Directions for this task » Locate, in the data below, the line that contains "side in (-1, 1)]))" and the line that contains "cad_parts[node].hide_render = cad_parts[node].hide_viewport"; reproduce exactly those two lines and every line between them, nothing more.

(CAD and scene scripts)
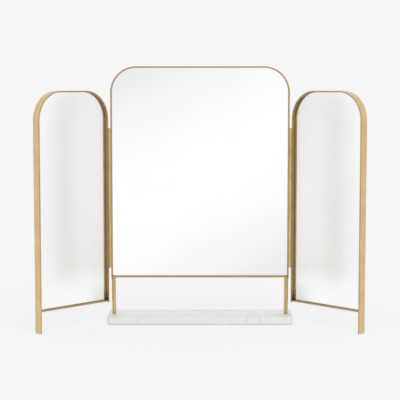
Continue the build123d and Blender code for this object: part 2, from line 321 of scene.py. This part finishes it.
def moulded_nylon():
    """Natural nylon, injection moulded: milky, slightly waxy, with the mould's spark texture of
    about 0.4 mm."""
    material, tree, shader, place = new_material("moulded_natural_nylon")
    spark = add(tree, "ShaderNodeTexNoise", {"Vector": place, "Scale": 2500.0, "Detail": 2.0})
    bump = add(tree, "ShaderNodeBump", {"Height": spark, "Strength": 0.2, "Distance": 0.05 * MM})
    stops = ((0.3, "D5D2C6"), (0.7, "DFDCD1"))
    tone = add(tree, "ShaderNodeValToRGB", {0: spark}, stops=stops)
    feed(tree, shader, {"Base Color": tone, "Roughness": 0.5, "Normal": bump})
    return material


BAR_LIGHT, BAR_DARK, BAR_ROUGHNESS, POST_ROUGHNESS = "DCC291", "CEB281", 0.28, 0.17
# Painted shade on the inside face, the front and back faces and the glass corner; then a heat tint
INSIDE_SHADE, EDGE_SHADE, CORNER_SHADE, HEAT_TINT = "BCB6A6", "EEE4CF", "9A8450", "9A7250"
HINGE_LIGHT, HINGE_DARK, HINGE_ROUGHNESS = "EFD9A6", "D9BD86", 0.24
BRAZE_LIGHT, BRAZE_DARK, BRAZE_ROUGHNESS = "9C6234", "6E3C1C", 0.42
# Each wing's mirror sees the other wing twice over, which the photograph hardly shows
MIRROR_ROUGHNESS, WING_MIRROR_ROUGHNESS = 0.1, 0.19

bar_brass = bar_finish()
post_brass = plain_brass("brushed_brass_post", BAR_LIGHT, BAR_DARK, POST_ROUGHNESS)
hinge_brass = plain_brass("rolled_brass_hinge", HINGE_LIGHT, HINGE_DARK, HINGE_ROUGHNESS)
braze = plain_brass("heat_tinted_braze", BRAZE_LIGHT, BRAZE_DARK, BRAZE_ROUGHNESS)
mirror_silver = silvered_glass("silvered_float_glass", MIRROR_ROUGHNESS)
wing_silver = silvered_glass("silvered_wing_glass", WING_MIRROR_ROUGHNESS)
edge_glass = glass_edge()
back_paint = mirror_back_paint()
marble = honed_marble()
felt = pressed_felt()
foam = foam_tape()
board = black_board()
zinc = plated("zinc_plated_steel", "C9C7BE", "B2AFA4", 0.32)
black_oxide = plated("black_oxide_steel", "4A4A4C", "353537", 0.4)
nylon = moulded_nylon()


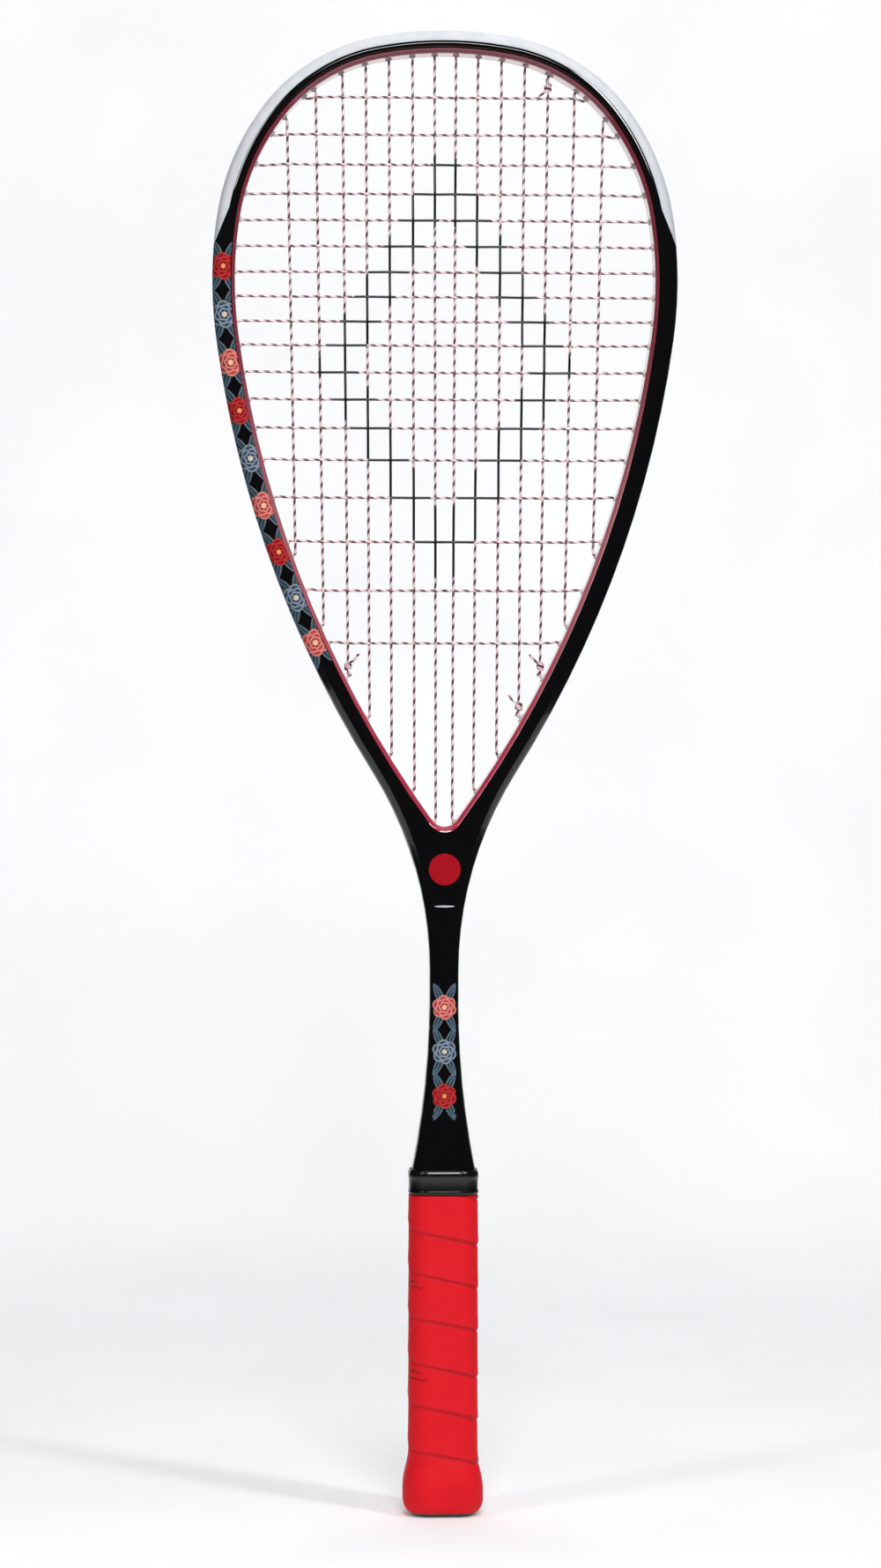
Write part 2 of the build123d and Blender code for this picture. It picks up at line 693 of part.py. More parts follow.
def make_cross_route():
    """All the crosses in one length, from its tied end at the tip to its tied end at the throat."""
    route = Route()
    first_tie, last_tie = TIP_HOLES[TIED_CROSS_TIP], THROAT_HOLES[TIED_CROSS_THROAT]
    route.add(first_tie.inner(MOUTH_INSET + OVERRUN, TIE_SHARE), EXIT_RADIUS)
    route.add(first_tie.outer(LOOP_INSET, TIE_SHARE), EXIT_RADIUS)
    route.follow(first_tie, CROSS_HOLES[1][0], LOOP_LANE, LOOP_LEAD, LOOP_LEAD)
    for index in range(CROSS_COUNT):
        lace_cross(route, index)
        side = -1 if index % 2 == 0 else 1
        if index < CROSS_COUNT - 1:
            holes = CROSS_HOLES[side]
            route.follow(holes[index], holes[index + 1], LOOP_LANE, LOOP_LEAD, LOOP_LEAD)
    route.follow(CROSS_HOLES[1][-1], last_tie, TIE_LANE, TIE_LEAD, TIE_LEAD)
    route.add(last_tie.outer(LOOP_INSET, TIE_SHARE), EXIT_RADIUS)
    route.add(last_tie.inner(MOUTH_INSET + OVERRUN, TIE_SHARE), EXIT_RADIUS)
    return route


def make_knot(hole, main, at_tip, share):
    """A knot round a main string beside its hole, with the strand that comes to it and a short tail."""
    bend = hole.inner(BEND_INSET)
    way = -1 if at_tip else 1
    centre = Vector(main_x(main, bend.Z + way * KNOT_RISE), 0, bend.Z + way * KNOT_RISE)
    body = Pos(centre) * Cylinder(KNOT_RADIUS, KNOT_LENGTH)
    body = fillet(body.edges().filter_by(GeomType.CIRCLE), KNOT_RADIUS / 3)
    start = hole.inner(MOUTH_INSET + OVERRUN, share)
    strand_top = centre + Vector(0, math.copysign(KNOT_RADIUS / 2, share), 0)
    tail_end = centre + Vector(-hole.side * TAIL_ACROSS, math.copysign(TAIL_FORWARD, share),
                              way * TAIL_LENGTH)
    strand = hole.tube(STRING_RADIUS, start, strand_top)
    tail = hole.tube(STRING_RADIUS, strand_top, tail_end)
    return body + strand + tail


def make_tie_offs(ends, strings):
    """Knots on main strings, cleared of the strings that pass through them."""
    knots = [make_knot(*end) for end in ends]
    return Compound([knot - strings for knot in knots])


def handle_prism(grow, bottom, top):
    """The pallet's section, grown by an amount, between two heights."""
    section = RectangleRounded(PALLET_WIDTH + 2 * grow, PALLET_DEPTH + 2 * grow, PALLET_ROUND + grow)
    return extrude(Plane.XY.offset(bottom) * section, top - bottom)


def cap_body(grow):
    """The flared outside of the butt cap, grown by an amount."""
    sections = []
    for height, flare in ((CAP_TOP, CAP_EDGE), (CAP_FLARE_Z, CAP_FLARE), (CAP_STRAIGHT_Z, CAP_FLARE)):
        width = PALLET_WIDTH + 2 * (flare + grow)
        depth = PALLET_DEPTH + 2 * (flare + grow)
        rounding = PALLET_ROUND + flare + grow
        sections.append(Plane.XY.offset(height) * RectangleRounded(width, depth, rounding))
    body = loft([sections[1], sections[0]])
    foot = extrude(sections[2], -CAP_STRAIGHT_Z - grow)
    foot += extrude(sections[2], CAP_FLARE_Z - CAP_STRAIGHT_Z)
    foot = fillet(foot.edges().group_by(Axis.Z)[0], CAP_ROUND + grow)
    return body + foot


def make_cap():
    """The moulded cup on the end of the pallet."""
    cup = cap_body(0) - handle_prism(FIT, PALLET_BOTTOM - FIT, CAP_TOP + OVERRUN)
    return cup - staple_pockets() - tack_pocket()


def make_pallet(side):
    """One half of the pallet, in front of (side -1) or behind (side 1) the tang."""
    whole = handle_prism(0, PALLET_BOTTOM, SHOULDER_Z - FIT)
    whole -= tang_pocket()
    half = Pos(0, side * (FAR / 2 + FIT), 0) * Box(FAR, FAR, FAR)
    return (whole & half) - staple_pockets() - tack_pocket()


def tang_pocket():
    """The space in the pallet for the tang."""
    section = RectangleRounded(TANG_WIDTH + 2 * TANG_FIT, TANG_DEPTH + 2 * TANG_FIT, TANG_ROUND)
    return extrude(Plane.XY.offset(TANG_BOTTOM - TANG_FIT) * section, FAR)


def make_plug():
    """The foam plug in the open end of the tang."""
    width = TANG_WIDTH - 2 * TANG_WALL - 2 * FIT
    depth = TANG_DEPTH - 2 * TANG_WALL - 2 * FIT
    section = RectangleRounded(width, depth, TANG_ROUND - TANG_WALL / 2)
    return extrude(Plane.XY.offset(TANG_BOTTOM) * section, PLUG_LENGTH)


def staple(side, grow):
    """A staple in the front (side -1) or back (side 1) of the cap, grown by an amount."""
    wire = STAPLE_WIRE + 2 * grow
    face_y = PALLET_DEPTH / 2 + STAPLE_SEAT
    crown = Pos(0, side * (face_y + wire / 2 - grow), STAPLE_Z) * Box(STAPLE_WIDTH + 2 * grow, wire, wire)
    legs = []
    for x in (-1, 1):
        place = (x * (STAPLE_WIDTH - STAPLE_WIRE) / 2, side * (face_y - (STAPLE_LEG + grow) / 2), STAPLE_Z)
        legs.append(Pos(*place) * Box(wire, STAPLE_LEG + grow + OVERLAP, wire))
    return crown + legs


def staple_pockets():
    """Room for both staples and for driving them in."""
    pockets = []
    for side in (-1, 1):
        pockets.append(staple(side, FIT))
        way_in = (0, side * (PALLET_DEPTH / 2 + STAPLE_SEAT + CAP_FLARE / 2), STAPLE_Z)
        pockets.append(Pos(*way_in) * Box(STAPLE_WIDTH + 2 * FIT, CAP_FLARE, STAPLE_WIRE + 2 * FIT))
    return pockets


def tack(grow):
    """The tack that holds the start of the grip on the cap, grown by an amount."""
    face_x = PALLET_WIDTH / 2 + CAP_FLARE
    head = Pos(face_x, 0, TACK_Z) * Rot(0, 90, 0) * Cylinder(
        TACK_HEAD / 2 + grow, TACK_HEAD_THICKNESS + 2 * grow, align=(Align.CENTER, Align.CENTER, Align.MIN))
    shank = Pos(face_x + OVERLAP, 0, TACK_Z) * Rot(0, -90, 0) * Cylinder(
        TACK_SHANK / 2 + grow, TACK_LENGTH + grow, align=(Align.CENTER, Align.CENTER, Align.MIN))
    return head + shank


def tack_pocket():
    return [tack(FIT)]


def make_grip():
    """The wound grip as a plain sleeve over the pallet and the cap."""
    outside = cap_body(GRIP_THICKNESS) + handle_prism(GRIP_THICKNESS, CAP_STRAIGHT_Z, GRIP_TOP)
    inside = cap_body(FIT) + handle_prism(FIT, CAP_STRAIGHT_Z, GRIP_TOP + OVERRUN)
    sleeve = (outside - inside) & between(GRIP_BOTTOM, GRIP_TOP)
    return sleeve - tack_pocket()


def make_tape():
    """The finishing tape over the joint of pallet and frame, under the collar."""
    bottom = GRIP_TOP + FIT
    ring = handle_prism(FIT + TAPE_THICKNESS, bottom, TAPE_TOP)
    return ring - handle_prism(FIT, bottom - OVERRUN, TAPE_TOP + OVERRUN)


def make_collar():
    """The rubber ring that slides on the shaft and closes the top of the grip."""
    top = COLLAR_BOTTOM + COLLAR_HEIGHT
    hole_grow = FIT + TAPE_THICKNESS + COLLAR_FIT
    ring = handle_prism(hole_grow + COLLAR_WALL, COLLAR_BOTTOM, top)
    ring = fillet(ring.edges().group_by(Axis.Z)[-1], COLLAR_ROUND)
    return ring - handle_prism(hole_grow, COLLAR_BOTTOM - OVERRUN, top + OVERRUN)


def write(name, shape):
    """Write one piece to its own file."""
    export_step(shape, os.path.join("parts", name + ".step"))
    print(name, len(shape.solids()), round(shape.volume, 1))


def main():
    os.makedirs("parts", exist_ok=True)
    write("frame", make_frame())
    write("bumper_guard", make_guard())
    write("side_grommet_strip_left", make_side_strip(-1))
    write("side_grommet_strip_right", make_side_strip(1))
    write("throat_grommet_strip_left", make_throat_strip(-1))
    write("throat_grommet_strip_right", make_throat_strip(1))
    main_path = make_main_route().wire()
    cross_path = make_cross_route().wire()
    for name, path in (("main_string", main_path), ("cross_string", cross_path)):
        solid = string_along(path, STRING_RADIUS)
        print(name, "length", round(path.length), "section", round(solid.volume / path.length, 4))
        write(name, solid)
    room = [string_along(path, STRING_RADIUS + FIT) for path in (main_path, cross_path)]
    main_ends = [(THROAT_HOLES[main], main, False, -TIE_SHARE) for main in TIED_MAIN_THROAT]
    cross_ends = [(TIP_HOLES[TIED_CROSS_TIP], TIED_CROSS_TIP, True, TIE_SHARE),
                  (THROAT_HOLES[TIED_CROSS_THROAT], TIED_CROSS_THROAT, False, TIE_SHARE)]
    write("main_tie_offs", make_tie_offs(main_ends, room))
    write("cross_tie_offs", make_tie_offs(cross_ends, room))
    write("handle_pallet_front", make_pallet(-1))
    write("handle_pallet_back", make_pallet(1))
    write("tang_plug", make_plug())
    write("butt_cap", make_cap())
    write("butt_cap_staples", Compound([staple(side, 0) for side in (-1, 1)]))
    write("grip_tack", tack(0))
    write("grip_wrap", make_grip())
    write("finishing_tape", make_tape())
    write("grip_collar", make_collar())


main()
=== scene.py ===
import logging
import math
from dataclasses import dataclass, field
from enum import Enum
from typing import Callable, Iterable, Optional

import bmesh
import bpy
import numpy as np
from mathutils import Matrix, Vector
from mathutils.bvhtree import BVHTree


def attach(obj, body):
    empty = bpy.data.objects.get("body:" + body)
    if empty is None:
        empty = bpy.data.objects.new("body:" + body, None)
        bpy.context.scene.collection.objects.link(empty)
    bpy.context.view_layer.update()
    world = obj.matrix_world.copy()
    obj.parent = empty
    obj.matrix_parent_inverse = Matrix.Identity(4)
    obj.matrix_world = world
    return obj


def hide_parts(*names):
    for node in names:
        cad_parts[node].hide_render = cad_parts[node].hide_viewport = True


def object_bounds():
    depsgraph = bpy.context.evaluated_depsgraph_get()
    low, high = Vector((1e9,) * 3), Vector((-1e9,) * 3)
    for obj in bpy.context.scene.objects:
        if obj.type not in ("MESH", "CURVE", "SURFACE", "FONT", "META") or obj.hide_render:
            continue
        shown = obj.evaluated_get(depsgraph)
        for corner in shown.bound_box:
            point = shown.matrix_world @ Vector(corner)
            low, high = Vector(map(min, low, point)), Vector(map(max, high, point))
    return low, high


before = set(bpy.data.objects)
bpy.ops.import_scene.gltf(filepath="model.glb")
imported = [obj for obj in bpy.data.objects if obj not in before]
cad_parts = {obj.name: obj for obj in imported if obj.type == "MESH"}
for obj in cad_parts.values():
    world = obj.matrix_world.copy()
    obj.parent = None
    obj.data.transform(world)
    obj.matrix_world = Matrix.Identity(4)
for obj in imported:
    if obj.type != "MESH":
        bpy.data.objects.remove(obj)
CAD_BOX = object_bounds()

log = logging.getLogger("racket")

MM = 0.001
ROOT_BODY = "racket"

Colour = tuple[float, float, float, float]


def srgb(code: str) -> Colour:
    """Turn an sRGB hex value such as "cc1a24" into a linear colour.

    Args:
        code: six hex digits.

    Returns:
        Red, green, blue and alpha, linear.
    """
    parts = [int(code[i:i + 2], 16) / 255 for i in (0, 2, 4)]
    red, green, blue = [p / 12.92 if p <= 0.04045 else ((p + 0.055) / 1.055) ** 2.4 for p in parts]
    return red, green, blue, 1.0


# ---------------------------------------------------------------- nodes

def add_node(tree: bpy.types.NodeTree, kind: str, settings: Optional[dict] = None,
             links: Optional[dict] = None) -> bpy.types.Node:
    """Add a node, set its properties and socket values, and link its inputs.

    Args:
        tree: the tree that takes the node.
        kind: the node's type name.
        settings: property or input names with their values.
        links: input names or numbers with the output sockets that feed them.

    Returns:
        The new node.
    """
    node = tree.nodes.new(kind)
    for name, value in (settings or {}).items():
        if isinstance(name, str) and hasattr(node, name):
            setattr(node, name, value)
        else:
            node.inputs[name].default_value = value
    for name, output in (links or {}).items():
        tree.links.new(output, node.inputs[name])
    return node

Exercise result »
    write("butt_cap_staples", Compound([staple(side, 0) for side in (-1, 1)]))
    write("grip_tack", tack(0))
    write("grip_wrap", make_grip())
    write("finishing_tape", make_tape())
    write("grip_collar", make_collar())


main()
=== scene.py ===
import logging
import math
from dataclasses import dataclass, field
from enum import Enum
from typing import Callable, Iterable, Optional

import bmesh
import bpy
import numpy as np
from mathutils import Matrix, Vector
from mathutils.bvhtree import BVHTree


def attach(obj, body):
    empty = bpy.data.objects.get("body:" + body)
    if empty is None:
        empty = bpy.data.objects.new("body:" + body, None)
        bpy.context.scene.collection.objects.link(empty)
    bpy.context.view_layer.update()
    world = obj.matrix_world.copy()
    obj.parent = empty
    obj.matrix_parent_inverse = Matrix.Identity(4)
    obj.matrix_world = world
    return obj


def hide_parts(*names):
    for node in names:
        cad_parts[node].hide_render = cad_parts[node].hide_viewport = True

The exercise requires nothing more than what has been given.